Opinions

Joe Biden’s inconsistent stance on inflation exposed by autoworkers’ strike



We shouldn’t be too surprised that 13,000 United Auto Workers went on strike last week and thousands more may soon join them on the picket lines. Although strikes are still rare compared with the labor unrest in the 1960s and 1970s, the number of major work stoppages is up by more than 50% over recent trends. And 2023 has seen another upward spike, with the number of workdays lost to strikes last month reaching the highest level in 20 years.

A major reason for this labor turmoil is clear: Bidenflation. Union workers are agitated by the impact of inflation on their real take-home pay. The UAW complains the near-17% increase in prices since January 2021 is “hammering” its members. The union calculated that if autoworker wages had kept pace with the cost of living, workers would be earning $3.71 more per hour or $7,700 more each year. These real wage losses are in stark comparison with the Trump years, when real median household income rose by more than $6,000.

(Of course, UAW chief Shawn Fain’s complaints about the rise in the cost of living are a little hypocritical given that the union’s brass supported almost all President Joe Biden’s trillions of dollars of debt spending that triggered the inflation in the first place.)

To compensate for two years of real wage losses under Biden, the UAW is demanding a more than 30% pay raise over four years, a cost-of-living adjustment to protect against inflation, and a 32-hour work week. We haven’t seen these kinds of militant demands from unions since the Jimmy Carter years.

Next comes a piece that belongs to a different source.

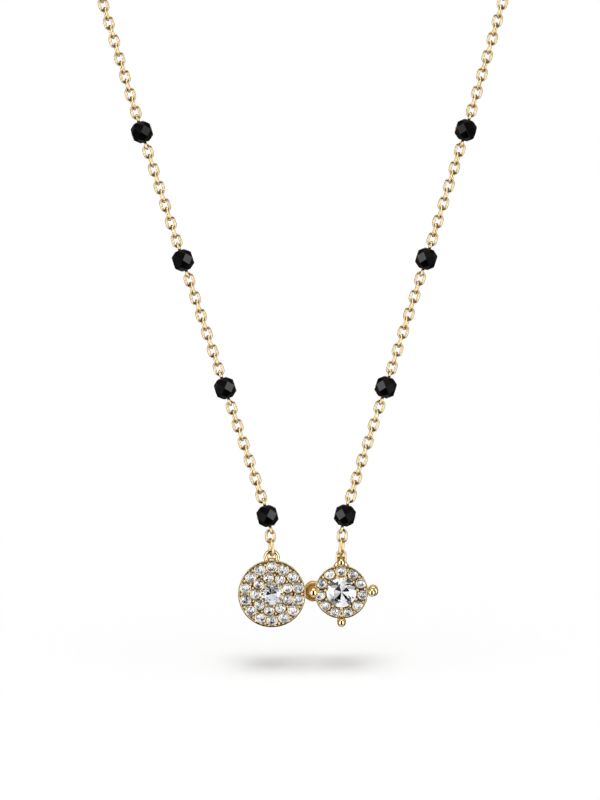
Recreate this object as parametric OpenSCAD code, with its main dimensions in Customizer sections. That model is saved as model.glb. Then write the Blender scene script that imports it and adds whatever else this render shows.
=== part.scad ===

Ironically, Biden has been running around the country boasting he is “the most pro-union president” in “American history.” True, the labor bosses love him. But rank-and-file blue-collar members? Biden has been their worst enemy. Most of these workers have made no gains, and most are poorer because of high gas, food, utility, travel, medical, housing, school tuition, and restaurant prices.

What we are seeing is a replay of what happened in the late 1960s, the 1970s, and through the early 1980s. Annual inflation rose under Lyndon Johnson, Richard Nixon, Gerald Ford, and Carter from 6% to 8% to even 11% over these years — and the number of union strikes soared. History proves that when inflation runs amok and the dollar loses value, there’s more labor unrest. Annual inflation spiked to 7.9% for 1951, and a record 470 strikes occurred the next year. In the late 1960s, inflation rose to 5.4%, and the number of strikes rose above 400. Strike levels remained that high throughout the 1970s and early 1980s as inflation hit a high of more than 10%. But almost magically, when inflation fell from 11% to 3.5% by 1983 in the Reagan/Volcker years and as real wages began to climb, the number of strikes fell. For the next several decades, as the dollar remained stable in value, strikes became rare. Studies have found a statistical basis for this assessment: High inflation is associated with more workers walking off the job.

The low-inflation era ended when Donald Trump left office with a tame 1.5% consumer price index. Eighteen months later, it spiked to 9.1%. These turbulent inflation numbers have only inflamed union-worker angst over the future. When prices are predictable, it is much easier for unions and corporate management to negotiate mutually agreeable contracts on wage increases. Given the wild swings in inflation of late, who knows where prices are headed over the next four years? The two sides are negotiating in the dark.

The recent spike in gas prices isn’t helping assure unions the inflation curse is behind us. The other day Biden referred to his predecessor as “Donald Hoover Trump.” But every day that goes by, the man in the White House is looking more and more like Joe Carter Biden.

Stephen Moore is a senior fellow in economics at the Heritage Foundation and a co-founder of the Committee to Unleash Prosperity.